**Required work**
Look through the data below and extract, unchanged, the lines from the one that contains "rim_core();" to the one that contains "from mathutils import Matrix, Vector", both included.

**Source data**
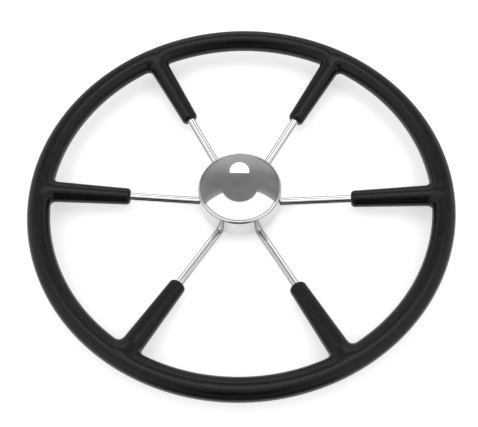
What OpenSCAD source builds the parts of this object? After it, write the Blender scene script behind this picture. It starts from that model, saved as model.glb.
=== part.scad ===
// Ship steering wheel. Six straight rods run from a taper-bored boss up to a steel ring, and
// black foam covers the ring and the outer part of each rod. A polished drum with a domed,
// lift-off cap hides the boss. Millimetres. The origin is the centre of the boss's back face,
// +Z runs along the wheel's axis towards the cap, and the first spoke lies over +X.

/* [Rim] */
// Outside diameter of the wheel
wheel_d = 550; // [450:10:650]
// Diameter of the foam rim's round section
rim_d = 29; // [27:0.5:34]
// Height of the rim's centre circle above the boss's back face
rim_z = 38; // [36:1:42]
// Outside diameter of the steel tube inside the rim
core_d = 16; // [15:0.5:18]
// Wall thickness of the steel tube
core_wall = 1.5; // [1.5:0.25:2.5]

/* [Spokes] */
// Diameter of a spoke rod
rod_d = 11; // [9.5:0.5:12]
// Height at which the spoke axes would cross the wheel's axis
spoke_z = 9.6; // [9.2:0.1:10]
// How far the spoke axes pass below the rim's centre circle
spoke_drop = 1; // [0:0.25:1.5]
// Distance from the wheel's axis to the inner end of a rod
rod_start = 16.5; // [16:0.5:18]

/* [Grips] */
// Distance from the wheel's axis to the inner end of a grip, along the spoke
grip_start = 145; // [120:1:165]
// Diameter of a grip at its inner end
grip_inner_d = 21.6; // [20:0.2:24]
// Diameter of a grip where it runs into the rim
grip_outer_d = 27.4; // [25:0.2:28]
// Radius of the rounded inner end of a grip
grip_round = 5; // [3:0.5:5]

/* [Hub] */
// Diameter of the boss
boss_d = 68; // [66:1:74]
// Height of the boss
boss_h = 34; // [33:0.5:35]
// Diameter of the drum at its lower edge
drum_d = 107.6; // [106:0.2:110]
// Amount by which the drum narrows towards its upper edge, on the diameter
drum_taper = 0.4; // [0:0.1:1.4]
// Height of the drum's lip, where it meets the cap
drum_top = 52.3; // [51:0.1:54]
// Radius of the drum's rounded shoulder
shoulder = 3.3; // [3.3:0.1:4]
// Thickness of the drum's skirt
skirt_wall = 3; // [2.5:0.1:3.5]

/* [Cap] */
// Diameter of the cap
cap_d = 100.2; // [98.4:0.1:100.4]
// Height of the dome above the cap's edge
dome_rise = 7.8; // [6:0.1:10]
// Thickness of the dome
cap_wall = 2.2; // [1.8:0.1:2.6]

/* [Shaft seat] */
// Large end of the shaft taper, a three-quarter-inch marine taper
taper_d = 19.05; // [19:0.01:19.2]
// Length over which the bore narrows by one unit on the diameter
taper_rate = 12; // [10:0.5:14]
// Width of the keyway
key_w = 4.8; // [4.7:0.05:5.1]
// Depth of the keyway beyond the bore's large end
key_depth = 2.4; // [2:0.1:2.6]
// Diameter of the recess that the shaft's nut sits in
nut_recess_d = 38; // [34:1:40]
// Height of the recess floor, which the nut's washer bears on
nut_seat_z = 28; // [26:0.5:29]

/* [Hidden] */
$fn = 96;

// Fits between neighbours, as radial clearances
bond_gap = 0.1;     // foam to steel
socket_gap = 0.02;  // rod in its socket
weld_gap = 0.05;    // rod in the ring's drilled hole
thread_gap = 0.05;  // screw in its threaded hole
slide_gap = 0.05;   // cap spigot in the drum

// Rim
rim_r = rim_d / 2;
ring_r = wheel_d / 2 - rim_r;
core_r = core_d / 2;

// Spokes: the rods climb from the boss to the ring
spokes = 6;
rod_r = rod_d / 2;
spoke_rise = rim_z - spoke_drop - spoke_z;
spoke_angle = atan(spoke_rise / ring_r);
rod_end = (ring_r - core_r + core_wall + 2.5) / cos(spoke_angle);

// Grips: the last stretch tapers in so that the grip ends inside the rim
grip_full = ring_r - 11;
grip_end = ring_r + 1.5;
grip_end_d = 24;

// Boss
boss_r = boss_d / 2;
boss_chamfer = 1.5;
mouth_d = 19.5;
mouth_depth = 3;
taper_top_d = taper_d - (nut_seat_z - mouth_depth) / taper_rate;

// Screws that lock the rods, driven from the back face
grub_d = 5;
grub_pcd = 50;
grub_start = 0.6;
grub_end = spoke_z + (grub_pcd - grub_d) / 2 * tan(spoke_angle) - rod_r / cos(spoke_angle) - 0.1;

// Drum
drum_r = drum_d / 2;
drum_top_r = (drum_d - drum_taper) / 2;
edge_round = 1.6;
skirt_clear = 0.8;
skirt_z = spoke_z + drum_r * tan(spoke_angle) + rod_r / cos(spoke_angle) + skirt_clear;
web_t = 3.5;
web_top = boss_h + web_t;
web_hole_r = nut_recess_d / 2 + 3;
seat_r = 50.5;
seat_z = 47;
drum_bore_r = 47.5;

// Drum's lip: a rounded shoulder from the cap's seat out to the wall
shoulder_x = drum_top_r - shoulder;
lip_angle = asin((seat_r - shoulder_x) / shoulder);
shoulder_z = drum_top - shoulder * cos(lip_angle);

// Screws that hold the drum on the boss
cover_screws_n = 3;
screw_d = 5;
screw_pcd = 54;
screw_len = 12;
screw_head_d = 8.5;
screw_head_h = 3;
screw_hole_spare = 1.2;
first_screw = 30;

// Cap
cap_r = cap_d / 2;
cap_edge_z = seat_z + 5.1;
dome_r = (cap_r * cap_r + dome_rise * dome_rise) / (2 * dome_rise);
dome_centre = cap_edge_z + dome_rise - dome_r;
cap_chamfer = 0.9;
spigot_r = drum_bore_r - slide_gap;
spigot_wall = 3;
spigot_z = 39.5;

// Sealing ring in the spigot's groove
seal_d = 1.8;
seal_gap = 0.02;
groove_depth = 1.8;
groove_w = 2.4;
groove_z = 41.5;

// Points of an arc about [x, y], from angle a to angle b
function arc(x, y, r, a, b, steps = 8) =
  [for (i = [0:steps]) let (t = a + (b - a) * i / steps) [x + r * cos(t), y + r * sin(t)]];

// A ring of round section in the rim's plane
module ring(section_r) {
  translate([0, 0, rim_z])
    rotate_extrude()
      translate([ring_r, 0]) circle(r = section_r);
}

// Puts its children on spoke i, with their +Z along the spoke's axis
module on_spoke(i) {
  rotate([0, 0, 360 / spokes * i])
    translate([0, 0, spoke_z])
      rotate([0, 90 - spoke_angle, 0])
        children();
}

// The space that a rod takes, from one distance along the spoke to another
module rod_bar(i, from, to, r) {
  on_spoke(i)
    translate([0, 0, from]) cylinder(r = r, h = to - from);
}

// Steel tube bent to a ring, drilled on its inner side for the rods
module rim_core() {
  color("gray")
    difference() {
      ring(core_r);
      ring(core_r - core_wall);
      for (i = [0:spokes - 1]) rod_bar(i, ring_r - 2 * core_r, rod_end + 0.5, rod_r + weld_gap);
    }
}

// One straight polished rod
module spoke(i) {
  color("lightgray")
    rod_bar(i, rod_start, rod_end, rod_r);
}

// Outside of one grip: a rounded end, a long swell, and a root that ends inside the rim
module grip_body() {
  rotate_extrude()
    polygon(concat(
      [[0, grip_start]],
      arc(grip_inner_d / 2 - grip_round, grip_start + grip_round, grip_round, -90, 0),
      [[grip_outer_d / 2, grip_full],
       [grip_end_d / 2, grip_end],
       [0, grip_end]]));
}

// Foam moulded in one piece over the ring and the outer part of every rod
module rim_grip() {
  color([0.09, 0.09, 0.09])
    difference() {
      union() {
        ring(rim_r);
        for (i = [0:spokes - 1]) on_spoke(i) grip_body();
      }
      ring(core_r + bond_gap);
      for (i = [0:spokes - 1]) rod_bar(i, grip_start - 5, rod_end + bond_gap, rod_r + bond_gap);
    }
}

// Turned boss: taper bore with keyway, nut recess, rod sockets and screw holes
module hub_boss() {
  color("silver")
    difference() {
      rotate_extrude()
        polygon([[0, 0], [boss_r - boss_chamfer, 0], [boss_r, boss_chamfer],
                 [boss_r, boss_h - boss_chamfer], [boss_r - boss_chamfer, boss_h], [0, boss_h]]);
      translate([0, 0, -1]) cylinder(d = mouth_d, h = mouth_depth + 1);
      translate([0, 0, mouth_depth])
        cylinder(d1 = taper_d, d2 = taper_top_d, h = nut_seat_z - mouth_depth);
      translate([0, 0, nut_seat_z]) cylinder(d = nut_recess_d, h = boss_h);
      translate([-key_w / 2, 0, -1]) cube([key_w, taper_d / 2 + key_depth, nut_seat_z + 2]);
      for (i = [0:spokes - 1]) rod_bar(i, rod_start - 0.1, boss_d, rod_r + socket_gap);
      grub_places()
        translate([0, 0, -1]) cylinder(d = grub_d + 2 * thread_gap, h = spoke_z);
      screw_places()
        translate([0, 0, web_top - screw_len - screw_hole_spare])
          cylinder(d = screw_d + 2 * thread_gap, h = screw_len + 5);
    }
}

// Places of the locking screws, one under each rod
module grub_places() {
  for (i = [0:spokes - 1])
    rotate([0, 0, 360 / spokes * i])
      translate([grub_pcd / 2, 0, 0]) children();
}

// Socket screws without heads that lock the rods in the boss
module spoke_screws() {
  color("dimgray")
    grub_places()
      difference() {
        translate([0, 0, grub_start]) cylinder(d = grub_d, h = grub_end - grub_start);
        translate([0, 0, grub_start - 1]) cylinder(d = 2.9, h = 3.2, $fn = 6);
      }
}

// Places of the drum's screws, between the spokes
module screw_places() {
  for (i = [0:cover_screws_n - 1])
    rotate([0, 0, first_screw + 360 / cover_screws_n * i])
      translate([screw_pcd / 2, 0, 0]) children();
}

// Polished drum: skirt, rounded shoulder, seat for the cap, and a web on top of the boss
module hub_cover() {
  color("gainsboro")
    difference() {
      rotate_extrude()
        polygon(concat(
          [[web_hole_r, boss_h],
           [drum_r - skirt_wall, boss_h],
           [drum_r - skirt_wall, skirt_z]],
          arc(drum_r - edge_round, skirt_z + edge_round, edge_round, -90, 0),
          arc(shoulder_x, shoulder_z, shoulder, 0, 90 - lip_angle, 12),
          [[seat_r, seat_z],
           [drum_bore_r, seat_z],
           [drum_bore_r, web_top],
           [web_hole_r, web_top]]));
      screw_places()
        translate([0, 0, boss_h - 1]) cylinder(d = screw_d + 0.5, h = web_t + 2);
    }
}

// Button-head screws that hold the drum on the boss
module cover_screws() {
  color("dimgray")
    screw_places()
      difference() {
        union() {
          translate([0, 0, web_top - screw_len]) cylinder(d = screw_d, h = screw_len + 0.5);
          translate([0, 0, web_top])
            cylinder(d1 = screw_head_d, d2 = screw_head_d - 2, h = screw_head_h);
        }
        translate([0, 0, web_top + 1]) cylinder(d = 3.5, h = screw_head_h, $fn = 6);
      }
}

// Domed cap with a spigot that drops into the drum's bore
module centre_cap() {
  color("whitesmoke")
    rotate_extrude()
      difference() {
        intersection() {
          translate([0, dome_centre]) circle(r = dome_r, $fn = 720);
          polygon([[0, spigot_z], [spigot_r, spigot_z],
                   [spigot_r, groove_z], [spigot_r - groove_depth, groove_z],
                   [spigot_r - groove_depth, groove_z + groove_w], [spigot_r, groove_z + groove_w],
                   [spigot_r, seat_z], [cap_r, seat_z],
                   [cap_r, cap_edge_z - cap_chamfer], [cap_r - cap_chamfer, cap_edge_z + 1],
                   [cap_r - cap_chamfer, cap_edge_z + dome_rise + 1],
                   [0, cap_edge_z + dome_rise + 1]]);
        }
        intersection() {
          translate([0, dome_centre]) circle(r = dome_r - cap_wall, $fn = 720);
          translate([0, spigot_z - 1])
            square([spigot_r - spigot_wall, cap_edge_z + dome_rise]);
        }
      }
}

// Rubber ring that holds the cap and keeps water out of the hub
module cap_seal() {
  color([0.15, 0.15, 0.15])
    translate([0, 0, groove_z + groove_w / 2])
      rotate_extrude()
        translate([drum_bore_r - seal_gap - seal_d / 2, 0]) circle(d = seal_d, $fn = 32);
}

rim_core();
spoke(0);  // spoke_1
spoke(1);  // spoke_2
spoke(2);  // spoke_3
spoke(3);  // spoke_4
spoke(4);  // spoke_5
spoke(5);  // spoke_6
rim_grip();
hub_boss();
spoke_screws();
hub_cover();
cover_screws();
centre_cap();
cap_seal();
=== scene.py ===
"""Looks for the ship steering wheel: foam rim and grips, polished rods, drum and domed cap.

Every length is in metres in the row frame: the origin is the centre of the hub boss's back face, +Z runs
along the wheel's axis to the cap, and the first spoke lies over +X.
"""

import math

import bmesh
import bpy
import numpy as np
from mathutils import Matrix, Vector


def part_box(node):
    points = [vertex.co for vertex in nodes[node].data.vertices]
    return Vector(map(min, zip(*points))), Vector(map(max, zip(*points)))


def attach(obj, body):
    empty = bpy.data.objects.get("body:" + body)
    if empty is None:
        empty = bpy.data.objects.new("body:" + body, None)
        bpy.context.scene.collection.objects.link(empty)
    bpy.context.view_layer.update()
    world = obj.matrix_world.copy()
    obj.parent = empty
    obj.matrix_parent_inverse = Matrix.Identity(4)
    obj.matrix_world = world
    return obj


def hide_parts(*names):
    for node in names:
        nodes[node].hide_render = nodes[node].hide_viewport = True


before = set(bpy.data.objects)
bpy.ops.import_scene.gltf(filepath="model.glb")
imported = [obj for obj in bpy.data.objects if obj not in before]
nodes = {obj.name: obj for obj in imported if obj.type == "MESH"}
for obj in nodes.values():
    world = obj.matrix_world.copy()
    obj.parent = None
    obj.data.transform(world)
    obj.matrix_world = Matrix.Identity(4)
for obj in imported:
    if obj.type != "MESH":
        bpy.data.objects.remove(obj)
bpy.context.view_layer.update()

MM = 0.001
SPOKES = 6

# Sizes read from the frame
foam_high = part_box("rim_grip")[1]
core_low, core_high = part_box("rim_core")
rod_low, rod_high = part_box("spoke_1")
boss_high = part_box("hub_boss")[1]
drum_low, drum_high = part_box("hub_cover")
cap_low, cap_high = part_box("centre_cap")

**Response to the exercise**
rim_core();
spoke(0);  // spoke_1
spoke(1);  // spoke_2
spoke(2);  // spoke_3
spoke(3);  // spoke_4
spoke(4);  // spoke_5
spoke(5);  // spoke_6
rim_grip();
hub_boss();
spoke_screws();
hub_cover();
cover_screws();
centre_cap();
cap_seal();
=== scene.py ===
"""Looks for the ship steering wheel: foam rim and grips, polished rods, drum and domed cap.

Every length is in metres in the row frame: the origin is the centre of the hub boss's back face, +Z runs
along the wheel's axis to the cap, and the first spoke lies over +X.
"""

import math

import bmesh
import bpy
import numpy as np
from mathutils import Matrix, Vector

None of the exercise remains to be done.